At the same time, Enron emerged in an economic environment
characterized by an obsessive emphasis on stock market valuation.
In the speculative boom of the late 1990s, a company that did
not produce good financial numbers was doomed. Enron’s executives
accordingly did whatever was necessary to produce good numbers,
even if these numbers were fictional. The frenzied drive for profit
created a situation in which fraud became an ordinary part of
business life, manifested not only in Enron, but in countless
other companies as well.

In this sense, the claims that Enron was the paradigm of the
“new economy” were accurate. Enron was fairly representative
of the largely hollow character of the boom of the 1990s. It embodied
speculation, greed, the unbridled worship of wealth, parasitism
and the subordination of even the most basic public necessities
to profit-making.

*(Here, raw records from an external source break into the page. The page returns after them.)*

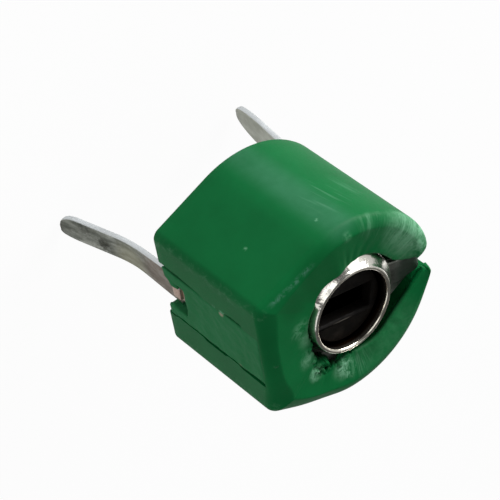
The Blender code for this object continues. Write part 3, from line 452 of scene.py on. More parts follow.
def leadPath(side, length, splay, start):
    # Straight down from the case, then a long bend outwards and a straight end.
    face = side * (strip["face"] - strip["thick"] / 2)
    lean = math.radians(splay)
    bend = strip["bend"]
    path = [Vector((face, strip["mouth"])), Vector((face, 0.0)), Vector((face, start))]
    for k in range(1, strip["bendSteps"] + 1):
        turn = lean * k / strip["bendSteps"]
        path.append(Vector((face + side * bend * (1 - math.cos(turn)), start - bend * math.sin(turn))))
    rest = length + start - bend * math.sin(lean)
    path.append(Vector((face + side * (bend * (1 - math.cos(lean)) + rest * math.tan(lean)), -length)))
    return [point for k, point in enumerate(path) if k == 0 or (point - path[k - 1]).length > 1e-4]


def bentStrip(path, widthAt, nominal):
    # widthAt gives (width, offset) for a height on the path.
    lengths = [0.0]
    for a, b in zip(path, path[1:]):
        lengths.append(lengths[-1] + (b - a).length)
    total = lengths[-1]
    bm = bmesh.new()
    bmesh.ops.create_cube(bm, size=1.0, matrix=Matrix.Translation((0, 0, total / 2))
                          @ Matrix.Diagonal((strip["thick"], nominal, total, 1.0)))
    long = [edge for edge in bm.edges if abs(edge.verts[0].co.z - edge.verts[1].co.z) > total / 2]
    bmesh.ops.bevel(bm, geom=long, affect="EDGES", offset=strip["round"], segments=4, profile=0.5,
                    material=-1)
    long = [edge for edge in bm.edges if abs(edge.verts[0].co.z - edge.verts[1].co.z) > total / 2]
    bmesh.ops.subdivide_edges(bm, edges=long, cuts=int(total / strip["spacing"]), use_grid_fill=True)
    for vert in bm.verts:
        thick, across, along = vert.co
        k = max(j for j in range(len(lengths) - 1) if lengths[j] <= along + 1e-6 or j == 0)
        share = (along - lengths[k]) / (lengths[k + 1] - lengths[k])
        here = path[k].lerp(path[k + 1], share)
        before = (path[k] - path[max(k - 1, 0)]).normalized() if k else (path[1] - path[0]).normalized()
        now = (path[k + 1] - path[k]).normalized()
        last = min(k + 2, len(path) - 1)
        after = (path[last] - path[k + 1]).normalized() if last > k + 1 else now
        direction = ((before + now) * (1 - share) + (now + after) * share).normalized()
        width, offset = widthAt(here.y)
        vert.co = (here.x - direction.y * thick, offset + across * width / nominal,
                   here.y + direction.x * thick)
    return bm


def noseWidth(full, level, length, nose, bias, offset):
    # The strip's width and offset, with its end rounded over the length of the nose.
    share = min(max((nose - length - level) / nose, 0.0), 1.0)
    narrow = (full - strip["nose"]) * (1 - math.sqrt(1 - share ** 2))
    return full - narrow, offset + bias * narrow / 2


# The stator's strip carries a half-disc plate under the works and leaves the case in a small fold.
stator = {
    "path": ((-1.95, 2.61), (-2.25, 2.61), (-2.25, 0.85), (-2.77, 0.85), (-2.77, 0.52)),
    "length": 4.4195, "splay": 14.5, "start": -1.15, "width": 0.84, "nose": 0.66, "bias": -0.4,
    "root": 0.98, "taper": 0.14, "taperEnd": 1.6, "inside": 0.62,
    "foldLow": (-2.97, -0.20, 0.30), "foldHigh": (-2.80, 0.24, 0.66), "foldRound": 0.05,
    "plate": ((1.3, 2.51), (2.15, 2.51), (2.15, 2.71), (1.3, 2.71)),
    "cutLow": (0.0, -3.0, 2.0), "cutHigh": (3.0, 3.0, 3.2),
}


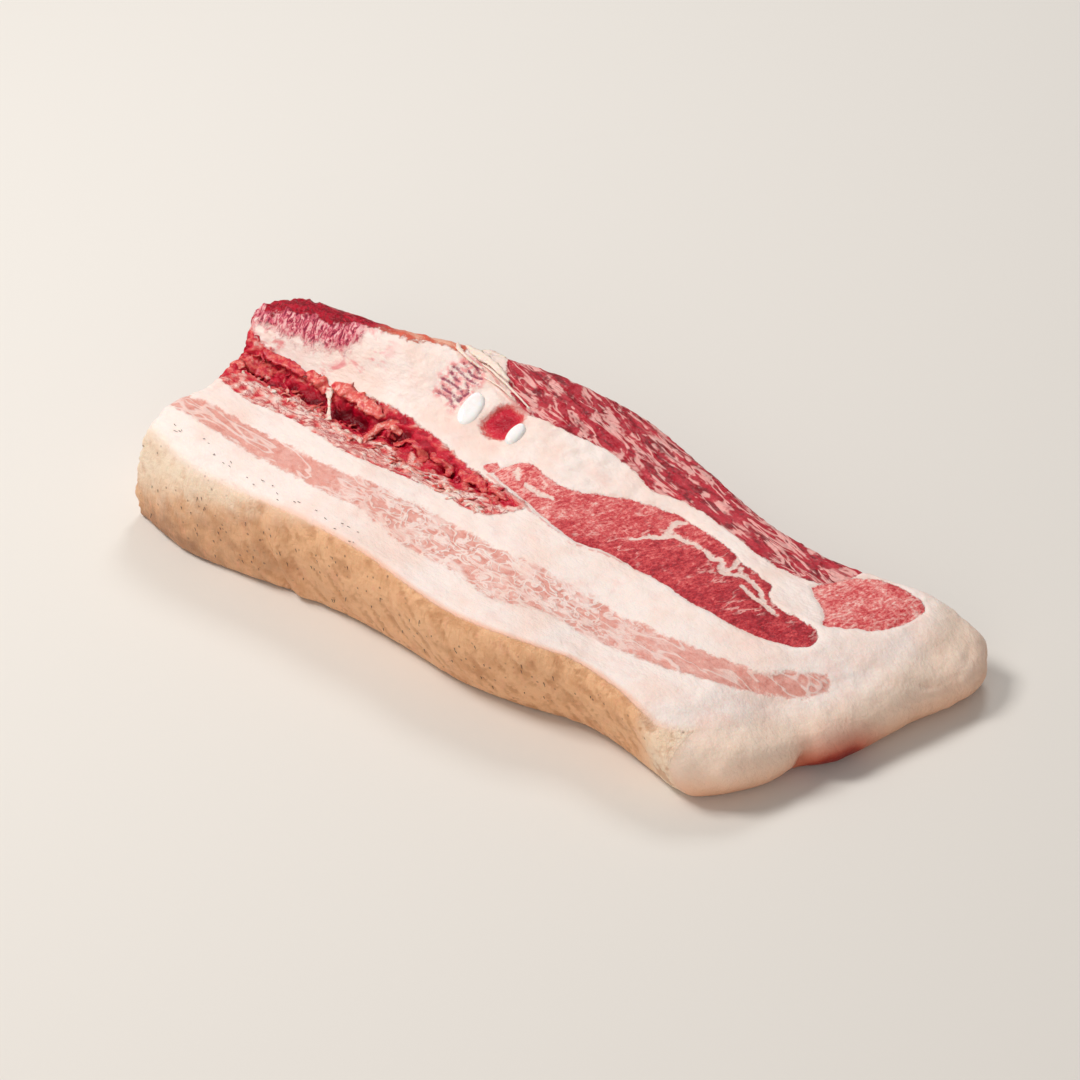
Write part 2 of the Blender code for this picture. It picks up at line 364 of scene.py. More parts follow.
# how far each thing stands out of the flesh or sinks into it, in mm
bulk = dict(
    leanGrain=0.13, fatGrain=0.17, fatSwell=0.34, crumbs=0.26, leanSunk=0.24, leanRim=0.22, bellySunk=0.16,
    ropes=0.34, capRopes=0.26, fibres=0.16, tear=1.0, tearSunk=0.3, slope=0.38, pocket=1.1, cut=0.30,
    marbling=0.18, skin=0.12, cartilageLip=0.12, rindSlack=0.22, rindPitted=0.35, rindSwell=0.55, foldIn=0.9,
    foldOut=0.8, endSwell=0.9, endLumps=0.34, endTurn=0.12, endEdge=0.16, endCrease=0.34, notch=2.0, lobe=0.9,
    cutRim=0.5,
)

endCreases = [(6.4, 1.7, 46.0), (3.0, 0.9, 52.0), (10.5, 2.2, 60.0)]  # height, sway, where in Y it starts


def refineLean(mesh, plan):
    # finer faces wherever lean or a small detail shows on top
    facing = normalsOf(mesh)[:, 2]
    near = np.full(len(plan), -99.0)
    for name in ("middle", "nub", "tip", "torn", "slope", "wrap", "fibres", "pocket"):
        near = np.maximum(near, depthIn(plan[:, :2], layers[name], 2))
    spotX, spotY = meatShape["fineSpot"]
    near = np.maximum(near, meatShape["fineReach"] - np.hypot(plan[:, 0] - spotX, plan[:, 1] - spotY))
    backTop = np.minimum(depthIn(plan[:, :2], layers["back"], 2), (facing - 0.25) * 8.0)
    capTop = np.minimum(depthIn(plan[:, :2], layers["cap"], 2), (facing - 0.1) * 8.0)
    near = np.maximum.reduce([near, backTop, capTop])
    halveFaces(mesh, (near > -meatShape["fineMargin"]) & (facing > -0.2))


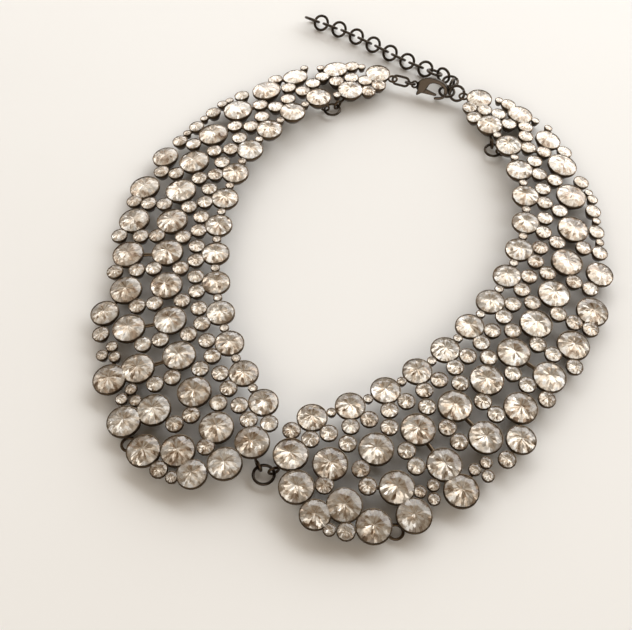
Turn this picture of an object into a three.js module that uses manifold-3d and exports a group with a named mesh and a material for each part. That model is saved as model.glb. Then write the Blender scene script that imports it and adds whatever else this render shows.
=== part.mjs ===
import * as THREE from "three";
import { ConvexGeometry } from "three/addons/geometries/ConvexGeometry.js";
import { mergeVertices } from "three/addons/utils/BufferGeometryUtils.js";
import Module from "manifold-3d";

const wasm = await Module();
wasm.setup();

// Bib necklace lying on a table: two collar panels of round stones joined by a ring at the throat, two short
// end panels on hinge rings, a lobster clasp and an extender chain. The throat is towards -Y, the clasp towards
// +Y, and the table is the plane z = 0. Millimetres.

// Stones and their cups. A cup's wall stands outside the stone, and the cup narrows towards its base. The tiny
// and fine stones between the others, and the small one in the middle of each bay, aren't modelled here, but the
// tiny one still spaces the stones of the inner edge.
const LARGE_STONE = 9.6;
const MEDIUM_STONE = 8.4;
const SMALL_STONE = 4.8;
const TINY_STONE = 2.4;
const LARGE_CUP_HEIGHT = 3.6;
const MEDIUM_CUP_HEIGHT = 3.3;
const SMALL_CUP_HEIGHT = 2.7;
const CUP_WALL = 0.3;
const CUP_BASE_SHARE = 0.85;
const CUP_CORNER_SHARE = 1.1;
const CROWN_SHARE = 0.12;
const TABLE_SHARE = 0.52;
const FACETS = 8;

// Solder work: how far neighbouring cups run into each other, how the rows are spaced, and the bars that tie a
// cup to a neighbour that it doesn't touch.
const SOLDER_OVERLAP = 0.15;
const ROW_SLACK = 0.5;
const ROW_GAP = 2.6;
const RIM_NEST_SHARE = 0.85;
const BAR = 1.2;
const BAR_DEPTH = 0.9;

// Shape of the collar: where its inner edge starts beside the throat ring, and how high that edge is domed.
const EDGE_START_X = 6.9;
const EDGE_START_Y = 18.3;
const EDGE_START_HEADING = 35;
const HINGE_GAP = 1.9;
const DOME_HEIGHT = 3;

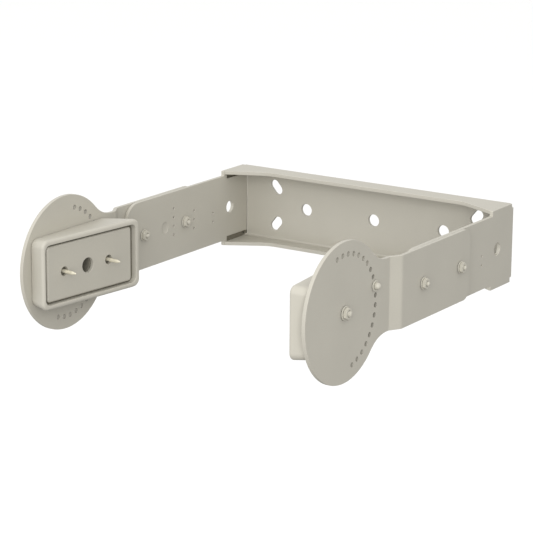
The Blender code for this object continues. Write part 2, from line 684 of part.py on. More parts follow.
for old in list(bpy.data.objects):
    bpy.data.objects.remove(old)
parts = bpy.data.collections.new("yoke_bracket")
cutters = bpy.data.collections.new("cutters")
for group in (parts, cutters):
    bpy.context.scene.collection.children.link(group)

yoke_channel()
arm_fasteners()
for hand, label in ((-1, "left"), (1, "right")):
    arm(label + "_arm", hand)
    pivot_fasteners(hand, label)
    index_fasteners(hand, label)
    adapter(hand, label, pitch_axis(hand, label))

for thing in parts.objects:
    if thing.type == "MESH":
        smooth(thing.data)
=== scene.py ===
"""Finished surfaces for the wall yoke bracket: coated sheet, cast adapters, fasteners, pins and a studio.

The frame holds the bracket's solids in metres, with the wall at y = 0 and the arms reaching along -Y. Each
operator takes the places and sizes of its pieces from the frame's nodes and stands in for those nodes.
"""

import json
import math

import bmesh
import bpy
from mathutils import Matrix, Vector


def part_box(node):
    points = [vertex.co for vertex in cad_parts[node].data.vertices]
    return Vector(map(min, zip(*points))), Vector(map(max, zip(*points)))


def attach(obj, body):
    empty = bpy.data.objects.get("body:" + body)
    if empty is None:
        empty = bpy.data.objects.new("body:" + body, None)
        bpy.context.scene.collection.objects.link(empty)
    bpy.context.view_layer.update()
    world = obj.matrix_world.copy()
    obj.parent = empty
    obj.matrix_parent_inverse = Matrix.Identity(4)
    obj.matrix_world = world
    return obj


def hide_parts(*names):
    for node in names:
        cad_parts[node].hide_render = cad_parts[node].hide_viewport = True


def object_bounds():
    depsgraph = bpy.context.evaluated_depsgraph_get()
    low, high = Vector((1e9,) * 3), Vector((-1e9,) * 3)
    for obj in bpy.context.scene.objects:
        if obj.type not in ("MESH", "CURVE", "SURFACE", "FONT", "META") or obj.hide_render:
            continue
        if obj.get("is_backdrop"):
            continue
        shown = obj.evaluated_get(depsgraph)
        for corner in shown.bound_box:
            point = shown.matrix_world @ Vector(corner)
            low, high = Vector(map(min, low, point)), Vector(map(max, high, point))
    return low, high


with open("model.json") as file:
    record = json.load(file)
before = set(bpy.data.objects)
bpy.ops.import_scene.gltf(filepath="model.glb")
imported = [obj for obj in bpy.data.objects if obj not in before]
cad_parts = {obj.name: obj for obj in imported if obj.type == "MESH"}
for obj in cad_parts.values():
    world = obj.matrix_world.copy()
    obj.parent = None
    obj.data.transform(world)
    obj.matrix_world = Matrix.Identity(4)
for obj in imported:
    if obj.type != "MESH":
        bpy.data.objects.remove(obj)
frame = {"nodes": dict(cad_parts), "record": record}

bl_info = {
    "name": "Yoke bracket finish",
    "version": (1, 0, 0),
    "blender": (4, 5, 0),
    "location": "3D View > Sidebar > Yoke",
    "description": "Coated sheet, cast adapters, fasteners and pins for a wall yoke bracket",
    "category": "Object",
}

MM = 0.001
WELD = 1e-6                 # vertices closer than this are one
FLAT = math.radians(0.4)    # faces closer in angle than this are one flat face
CREASE = math.radians(50)   # faces that meet more sharply than this are shaded as two
SIDES = {"left": -1, "right": 1}
GAP = 0.3 * MM              # play that the solids keep where they touch
SPIN_STEPS = 48             # sides of a small round piece
SHEET_CORNER = math.radians(28)     # how sharply two faces meet at an edge that is rounded: on sheet,
CAST_CORNER = math.radians(40)      # on castings and plates,
STAMPED_CORNER = math.radians(60)   # and on washers


def linear(code):
    """A colour given as an sRGB hex value, in linear light."""
    levels = [int(code[i:i + 2], 16) / 255 for i in (1, 3, 5)]
    return tuple(v / 12.92 if v <= 0.04045 else ((v + 0.055) / 1.055) ** 2.4 for v in levels)


# ---------------------------------------------------------------- settings

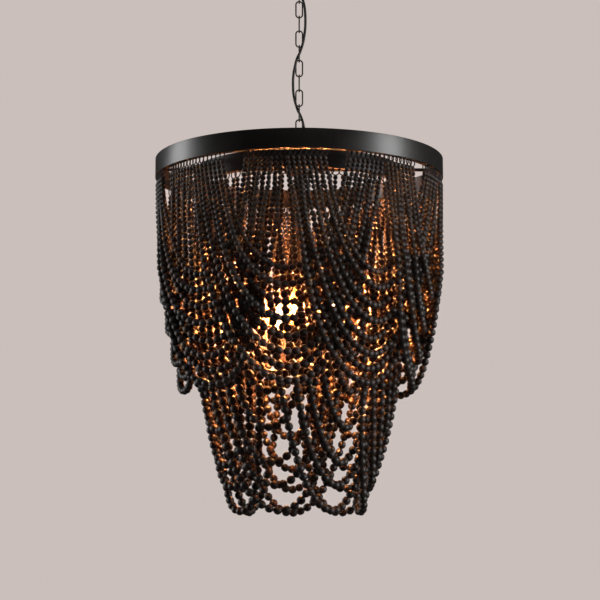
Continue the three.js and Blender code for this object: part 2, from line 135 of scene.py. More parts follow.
def stained_beech():
    # Turned beech, stained black-brown and rubbed with wax: the stain takes unevenly, so some beads are
    # browner, and a dull wax gives each one a soft, dim highlight. The grain is about 1.5 mm wide.
    material, tree, shader = new_material("stained_beech")
    place = add_node(tree, "ShaderNodeTexCoord").outputs["Object"]
    tone = add_node(tree, "ShaderNodeAttribute", attribute_name="stain")
    grain = add_node(tree, "ShaderNodeTexNoise", {"Scale": 650, "Detail": 3}, {"Vector": place})
    depth = add_node(
        tree,
        "ShaderNodeMath",
        {1: 0.35},
        {0: grain.outputs["Fac"], 2: tone.outputs["Fac"]},
        operation="MULTIPLY_ADD",
    )
    colour = two_tones(tree, depth.outputs["Value"], "#120e0c", "#2a211a", 0.1, 1.1)
    tree.links.new(colour, shader.inputs["Base Color"])
    rough = add_node(
        tree, "ShaderNodeMapRange", {"To Min": 0.32, "To Max": 0.5}, {"Value": grain.outputs["Fac"]}
    )
    tree.links.new(rough.outputs["Result"], shader.inputs["Roughness"])
    bump = add_node(
        tree, "ShaderNodeBump", {"Strength": 0.15, "Distance": 0.0003}, {"Height": grain.outputs["Fac"]}
    )
    tree.links.new(bump.outputs["Normal"], shader.inputs["Normal"])
    return material


def waxed_thread():
    # Twisted polyester thread drawn through dark wax: dull, with strands every 0.5 mm.
    material, tree, shader = new_material("waxed_thread", roughness=0.75)
    place = add_node(tree, "ShaderNodeTexCoord").outputs["Object"]
    strands = add_node(tree, "ShaderNodeTexNoise", {"Scale": 2000, "Detail": 1}, {"Vector": place})
    tree.links.new(two_tones(tree, strands.outputs["Fac"], "#0e0c0b", "#26201b"), shader.inputs["Base Color"])
    return material


def pvc_sheath():
    # Extruded PVC over round flex: soft black, slightly dusty, faintly rippled along its length.
    material, tree, shader = new_material("pvc_sheath")
    place = add_node(tree, "ShaderNodeTexCoord").outputs["Object"]
    dust = add_node(tree, "ShaderNodeTexNoise", {"Scale": 120, "Detail": 5}, {"Vector": place})
    tree.links.new(two_tones(tree, dust.outputs["Fac"], "#131211", "#262321"), shader.inputs["Base Color"])
    rough = add_node(
        tree, "ShaderNodeMapRange", {"To Min": 0.4, "To Max": 0.6}, {"Value": dust.outputs["Fac"]}
    )
    tree.links.new(rough.outputs["Result"], shader.inputs["Roughness"])
    bump = add_node(
        tree, "ShaderNodeBump", {"Strength": 0.1, "Distance": 0.0003}, {"Height": dust.outputs["Fac"]}
    )
    tree.links.new(bump.outputs["Normal"], shader.inputs["Normal"])
    return material


def moulded_nylon():
    # Moulded black nylon with a fine spark-eroded texture, about 0.4 mm between peaks.
    material, tree, shader = new_material("moulded_nylon", roughness=0.55)
    place = add_node(tree, "ShaderNodeTexCoord").outputs["Object"]
    texture = add_node(tree, "ShaderNodeTexNoise", {"Scale": 2500}, {"Vector": place})
    tree.links.new(two_tones(tree, texture.outputs["Fac"], "#141414", "#222120"), shader.inputs["Base Color"])
    bump = add_node(
        tree, "ShaderNodeBump", {"Strength": 0.2, "Distance": 0.0002}, {"Height": texture.outputs["Fac"]}
    )
    tree.links.new(bump.outputs["Normal"], shader.inputs["Normal"])
    return material


def zinc_plate():
    # Bright zinc over pressed steel: pale grey with a cloudy spangle a few millimetres across.
    material, tree, shader = new_material("zinc_plate", metallic=1.0)
    place = add_node(tree, "ShaderNodeTexCoord").outputs["Object"]
    spangle = add_node(tree, "ShaderNodeTexVoronoi", {"Scale": 220}, {"Vector": place})
    shade = two_tones(tree, spangle.outputs["Distance"], "#b4b4b0", "#cfcfca", 0.1, 0.8)
    tree.links.new(shade, shader.inputs["Base Color"])
    rough = add_node(
        tree, "ShaderNodeMapRange", {"To Min": 0.28, "To Max": 0.5}, {"Value": spangle.outputs["Distance"]}
    )
    tree.links.new(rough.outputs["Result"], shader.inputs["Roughness"])
    return material


def nickel_cap():
    # Spun nickel-plated lamp cap: bright, with turning marks about 0.6 mm apart.
    material, tree, shader = new_material("nickel_cap", metallic=1.0, roughness=0.3)
    place = add_node(tree, "ShaderNodeTexCoord").outputs["Object"]
    marks = add_node(
        tree, "ShaderNodeTexWave", {"Scale": 500}, {"Vector": place}, wave_type="BANDS", bands_direction="Z"
    )
    tree.links.new(two_tones(tree, marks.outputs["Fac"], "#a8a297", "#c9c3b8"), shader.inputs["Base Color"])
    return material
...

The criminality of Enron reflected the economic
circumstances that created it.

The story of Enron is the story of American ruling class over
the past several decades. It reflects the social inequality that
has increased at an extraordinary pace since the 1980s. It reflects
the criminalization of an economic oligarchy that will defend
its own social interests by whatever means necessary—whether
through price-gouging and economic fraud or the launching of predatory
wars of plunder.

The argument pushed by the government and the media that the
indictment of Ken Lay proves that “even the big boys are
not above the law” is a fraud. It is an indication of the
crisis faced by the American ruling elite that it feels compelled
to put up for a public trial one of its own. But this trial should
by no means be mistaken for an attack on the roots of the problem,
which lie in a crisis-ridden and socially destructive economic
system based on the subordination of human needs to corporate
profit and the accumulation of personal wealth.